THE TASK
Repeat the lines of the data that follow, please, starting at the first and stopping after the one with "its back edge.".

** Begin **

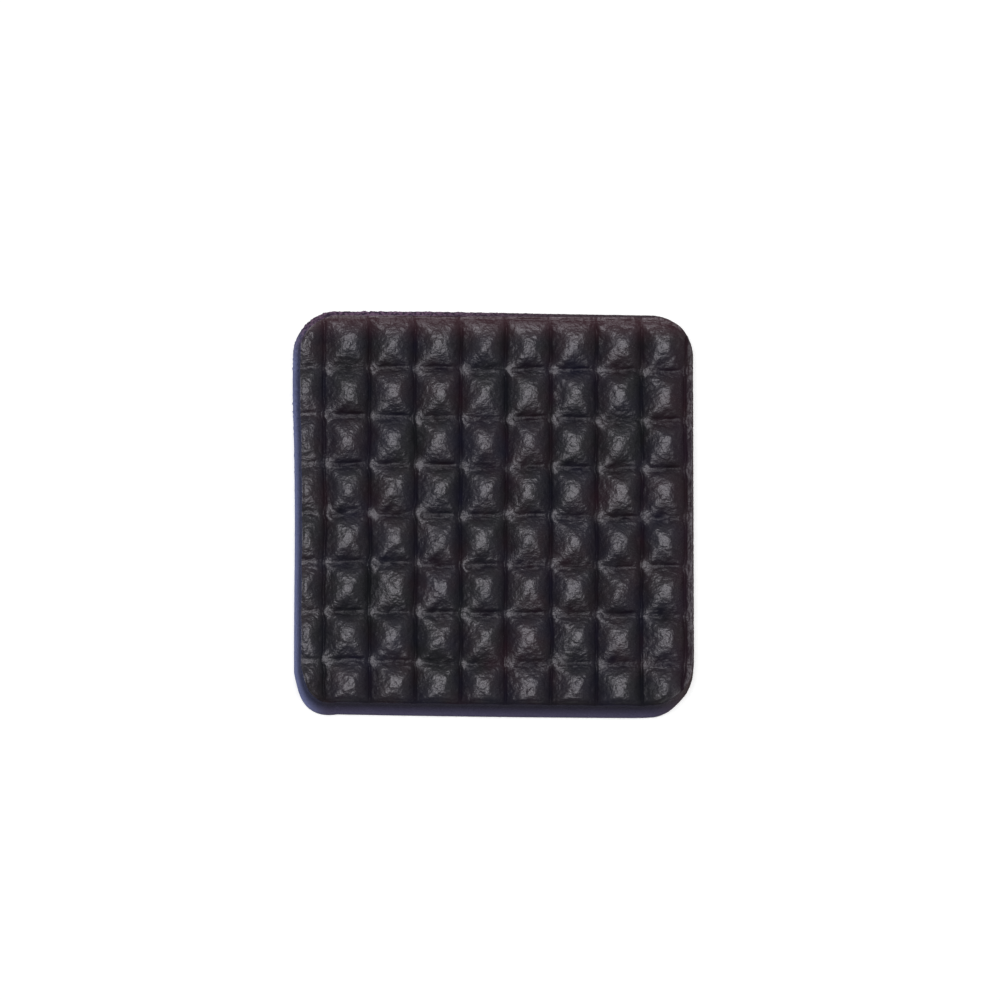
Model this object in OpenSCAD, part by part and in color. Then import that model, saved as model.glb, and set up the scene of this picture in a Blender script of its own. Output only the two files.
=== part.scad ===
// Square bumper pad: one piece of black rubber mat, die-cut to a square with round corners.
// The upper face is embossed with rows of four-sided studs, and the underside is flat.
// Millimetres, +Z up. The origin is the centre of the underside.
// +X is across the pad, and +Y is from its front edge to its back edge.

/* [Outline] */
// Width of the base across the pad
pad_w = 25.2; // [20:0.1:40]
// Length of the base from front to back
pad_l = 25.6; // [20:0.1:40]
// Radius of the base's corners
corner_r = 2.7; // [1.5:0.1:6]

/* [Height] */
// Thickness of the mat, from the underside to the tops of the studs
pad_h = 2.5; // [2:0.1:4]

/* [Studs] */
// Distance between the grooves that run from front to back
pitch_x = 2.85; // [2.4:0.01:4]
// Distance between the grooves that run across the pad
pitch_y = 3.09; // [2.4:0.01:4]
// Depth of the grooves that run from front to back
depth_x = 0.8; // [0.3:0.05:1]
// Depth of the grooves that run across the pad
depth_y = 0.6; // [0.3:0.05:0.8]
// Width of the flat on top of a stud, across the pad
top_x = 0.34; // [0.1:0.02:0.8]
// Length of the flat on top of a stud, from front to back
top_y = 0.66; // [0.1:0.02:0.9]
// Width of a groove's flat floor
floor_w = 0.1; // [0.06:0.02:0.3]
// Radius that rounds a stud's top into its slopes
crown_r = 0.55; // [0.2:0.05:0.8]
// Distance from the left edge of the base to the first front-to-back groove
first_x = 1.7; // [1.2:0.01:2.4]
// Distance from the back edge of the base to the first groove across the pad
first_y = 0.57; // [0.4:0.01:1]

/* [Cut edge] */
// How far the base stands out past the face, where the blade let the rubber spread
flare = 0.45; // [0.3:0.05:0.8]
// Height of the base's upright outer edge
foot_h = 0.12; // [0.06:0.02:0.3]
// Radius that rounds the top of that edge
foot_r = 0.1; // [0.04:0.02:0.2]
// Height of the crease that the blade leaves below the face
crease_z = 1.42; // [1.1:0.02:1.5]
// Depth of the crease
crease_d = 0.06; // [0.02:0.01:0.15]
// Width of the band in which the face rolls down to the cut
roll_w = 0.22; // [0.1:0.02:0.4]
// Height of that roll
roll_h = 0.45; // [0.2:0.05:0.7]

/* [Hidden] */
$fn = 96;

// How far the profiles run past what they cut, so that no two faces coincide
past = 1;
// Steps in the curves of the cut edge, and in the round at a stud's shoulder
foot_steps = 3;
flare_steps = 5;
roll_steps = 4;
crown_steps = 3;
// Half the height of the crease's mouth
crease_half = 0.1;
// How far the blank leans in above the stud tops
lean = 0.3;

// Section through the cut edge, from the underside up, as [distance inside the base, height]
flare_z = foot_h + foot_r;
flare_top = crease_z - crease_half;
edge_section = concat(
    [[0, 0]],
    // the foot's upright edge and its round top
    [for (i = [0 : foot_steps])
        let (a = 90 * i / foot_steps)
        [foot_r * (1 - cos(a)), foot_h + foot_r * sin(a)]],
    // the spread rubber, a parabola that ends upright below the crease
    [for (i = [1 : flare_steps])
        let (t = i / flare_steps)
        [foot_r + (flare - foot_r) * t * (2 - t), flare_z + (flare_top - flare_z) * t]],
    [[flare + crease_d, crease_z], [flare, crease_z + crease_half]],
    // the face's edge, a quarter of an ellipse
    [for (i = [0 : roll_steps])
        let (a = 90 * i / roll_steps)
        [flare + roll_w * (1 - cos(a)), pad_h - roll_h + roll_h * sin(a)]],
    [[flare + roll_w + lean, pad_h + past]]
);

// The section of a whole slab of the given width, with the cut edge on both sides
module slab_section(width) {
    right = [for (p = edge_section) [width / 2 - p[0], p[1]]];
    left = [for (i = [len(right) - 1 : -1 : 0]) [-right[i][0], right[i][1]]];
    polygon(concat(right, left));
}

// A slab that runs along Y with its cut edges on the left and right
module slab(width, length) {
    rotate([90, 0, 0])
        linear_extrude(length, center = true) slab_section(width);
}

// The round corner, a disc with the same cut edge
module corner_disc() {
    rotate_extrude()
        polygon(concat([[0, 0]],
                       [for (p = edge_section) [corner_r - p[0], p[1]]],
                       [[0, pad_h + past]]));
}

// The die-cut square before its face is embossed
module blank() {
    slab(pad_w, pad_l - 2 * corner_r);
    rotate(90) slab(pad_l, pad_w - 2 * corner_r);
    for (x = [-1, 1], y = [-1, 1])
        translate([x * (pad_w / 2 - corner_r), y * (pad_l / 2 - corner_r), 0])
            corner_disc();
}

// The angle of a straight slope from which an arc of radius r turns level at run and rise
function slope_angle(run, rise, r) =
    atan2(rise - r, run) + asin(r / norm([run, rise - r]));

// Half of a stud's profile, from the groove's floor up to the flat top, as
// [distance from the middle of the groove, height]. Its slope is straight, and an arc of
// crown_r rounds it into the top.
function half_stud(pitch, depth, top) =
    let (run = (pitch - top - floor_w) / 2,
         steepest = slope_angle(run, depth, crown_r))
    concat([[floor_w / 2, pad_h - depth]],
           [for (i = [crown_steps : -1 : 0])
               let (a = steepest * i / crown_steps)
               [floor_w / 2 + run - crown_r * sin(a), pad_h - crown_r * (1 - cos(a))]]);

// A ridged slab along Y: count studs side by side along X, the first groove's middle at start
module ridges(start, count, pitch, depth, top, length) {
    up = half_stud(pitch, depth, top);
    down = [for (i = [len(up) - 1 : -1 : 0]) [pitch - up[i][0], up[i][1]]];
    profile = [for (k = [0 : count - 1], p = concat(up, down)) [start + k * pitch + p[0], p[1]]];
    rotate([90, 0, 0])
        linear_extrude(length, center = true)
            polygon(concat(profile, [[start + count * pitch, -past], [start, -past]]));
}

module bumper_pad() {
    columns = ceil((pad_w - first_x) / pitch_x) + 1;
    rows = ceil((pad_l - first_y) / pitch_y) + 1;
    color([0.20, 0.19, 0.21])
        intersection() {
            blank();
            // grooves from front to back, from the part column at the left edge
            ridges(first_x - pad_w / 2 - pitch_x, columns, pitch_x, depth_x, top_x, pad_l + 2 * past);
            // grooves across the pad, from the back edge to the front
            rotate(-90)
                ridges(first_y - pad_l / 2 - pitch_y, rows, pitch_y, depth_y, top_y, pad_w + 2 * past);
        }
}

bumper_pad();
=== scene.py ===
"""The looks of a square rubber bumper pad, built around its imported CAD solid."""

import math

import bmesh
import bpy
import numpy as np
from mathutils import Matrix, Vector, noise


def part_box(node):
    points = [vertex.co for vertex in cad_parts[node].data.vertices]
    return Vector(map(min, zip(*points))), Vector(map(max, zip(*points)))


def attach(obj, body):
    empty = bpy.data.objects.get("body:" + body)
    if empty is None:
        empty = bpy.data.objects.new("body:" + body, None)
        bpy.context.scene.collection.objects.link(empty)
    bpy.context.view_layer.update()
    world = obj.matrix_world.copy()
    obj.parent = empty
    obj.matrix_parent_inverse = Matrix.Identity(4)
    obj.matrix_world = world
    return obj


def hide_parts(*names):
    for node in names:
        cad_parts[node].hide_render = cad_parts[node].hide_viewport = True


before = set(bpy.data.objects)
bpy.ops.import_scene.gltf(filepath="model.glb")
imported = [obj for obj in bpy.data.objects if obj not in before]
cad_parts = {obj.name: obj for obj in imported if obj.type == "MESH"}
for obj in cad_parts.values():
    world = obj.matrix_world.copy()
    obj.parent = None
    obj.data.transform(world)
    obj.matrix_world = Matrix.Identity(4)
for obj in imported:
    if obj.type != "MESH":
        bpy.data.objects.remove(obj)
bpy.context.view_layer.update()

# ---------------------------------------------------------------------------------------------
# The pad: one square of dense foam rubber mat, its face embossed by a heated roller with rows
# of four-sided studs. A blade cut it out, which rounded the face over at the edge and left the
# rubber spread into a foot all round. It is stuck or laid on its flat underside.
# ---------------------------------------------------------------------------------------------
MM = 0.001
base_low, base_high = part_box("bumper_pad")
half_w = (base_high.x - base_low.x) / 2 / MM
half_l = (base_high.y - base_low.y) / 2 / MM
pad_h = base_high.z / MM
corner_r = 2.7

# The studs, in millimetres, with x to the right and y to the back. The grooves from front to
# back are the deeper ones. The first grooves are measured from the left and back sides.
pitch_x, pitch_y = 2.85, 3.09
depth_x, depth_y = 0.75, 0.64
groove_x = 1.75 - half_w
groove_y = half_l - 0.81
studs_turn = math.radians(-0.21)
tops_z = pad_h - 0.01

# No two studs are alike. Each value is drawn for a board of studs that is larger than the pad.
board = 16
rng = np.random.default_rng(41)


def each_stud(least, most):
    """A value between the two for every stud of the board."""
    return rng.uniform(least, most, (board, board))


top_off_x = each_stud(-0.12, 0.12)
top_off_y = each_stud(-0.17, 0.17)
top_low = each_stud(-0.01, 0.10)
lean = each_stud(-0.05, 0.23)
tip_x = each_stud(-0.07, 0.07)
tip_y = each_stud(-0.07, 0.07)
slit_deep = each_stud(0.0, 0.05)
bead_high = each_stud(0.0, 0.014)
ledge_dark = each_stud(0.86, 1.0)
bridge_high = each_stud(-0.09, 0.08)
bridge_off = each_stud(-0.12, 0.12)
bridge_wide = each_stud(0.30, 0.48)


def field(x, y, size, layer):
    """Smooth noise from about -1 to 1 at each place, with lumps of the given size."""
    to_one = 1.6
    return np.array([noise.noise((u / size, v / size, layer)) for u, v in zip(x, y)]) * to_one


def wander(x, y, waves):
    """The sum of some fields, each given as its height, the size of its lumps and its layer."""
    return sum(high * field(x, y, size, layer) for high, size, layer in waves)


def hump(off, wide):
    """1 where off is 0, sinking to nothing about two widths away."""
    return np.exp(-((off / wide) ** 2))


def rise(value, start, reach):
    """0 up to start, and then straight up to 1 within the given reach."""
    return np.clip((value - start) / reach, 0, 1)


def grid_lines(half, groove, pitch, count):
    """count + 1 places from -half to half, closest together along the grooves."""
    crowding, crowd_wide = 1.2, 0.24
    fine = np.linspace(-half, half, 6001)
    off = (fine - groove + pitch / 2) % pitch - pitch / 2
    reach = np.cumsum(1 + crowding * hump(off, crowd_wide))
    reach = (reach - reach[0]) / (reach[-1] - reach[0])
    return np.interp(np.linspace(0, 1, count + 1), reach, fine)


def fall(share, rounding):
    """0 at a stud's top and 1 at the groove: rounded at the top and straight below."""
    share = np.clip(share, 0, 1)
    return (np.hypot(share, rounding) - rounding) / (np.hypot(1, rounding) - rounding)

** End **

RESULT BELOW
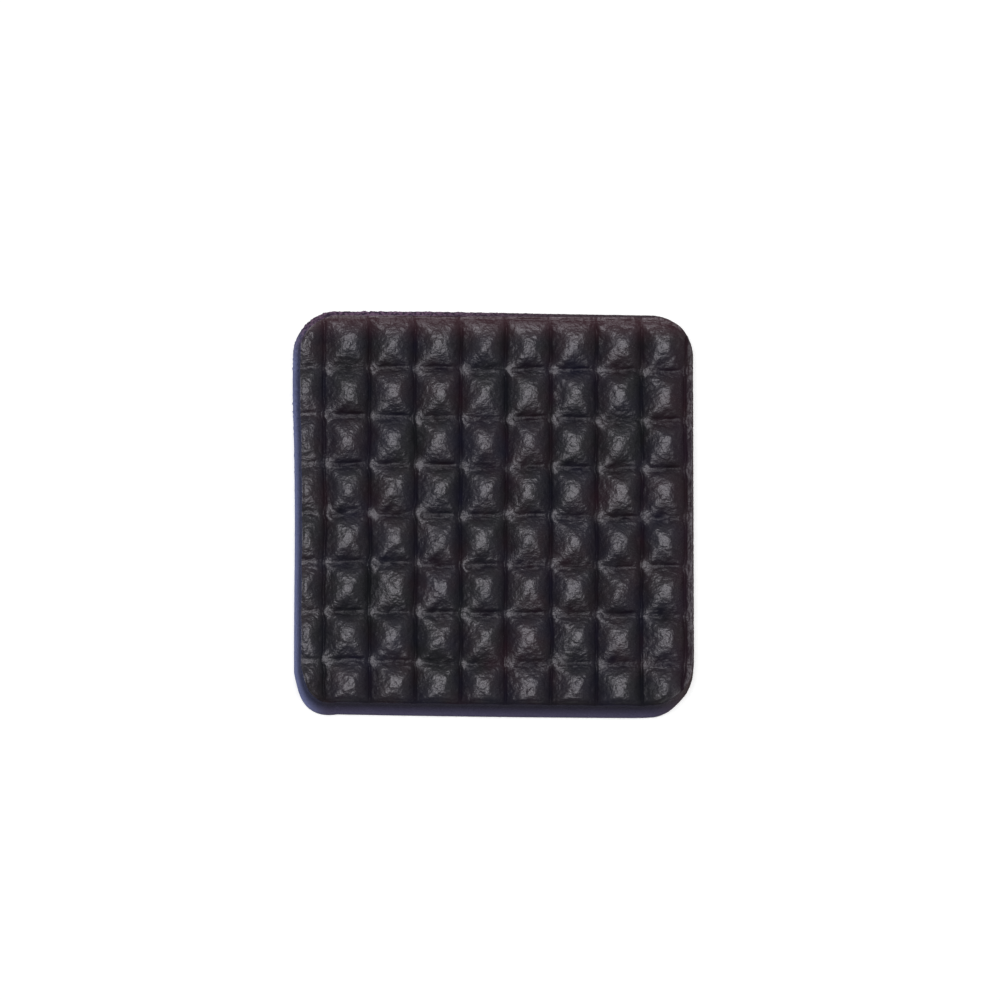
Model this object in OpenSCAD, part by part and in color. Then import that model, saved as model.glb, and set up the scene of this picture in a Blender script of its own. Output only the two files.
=== part.scad ===
// Square bumper pad: one piece of black rubber mat, die-cut to a square with round corners.
// The upper face is embossed with rows of four-sided studs, and the underside is flat.
// Millimetres, +Z up. The origin is the centre of the underside.
// +X is across the pad, and +Y is from its front edge to its back edge.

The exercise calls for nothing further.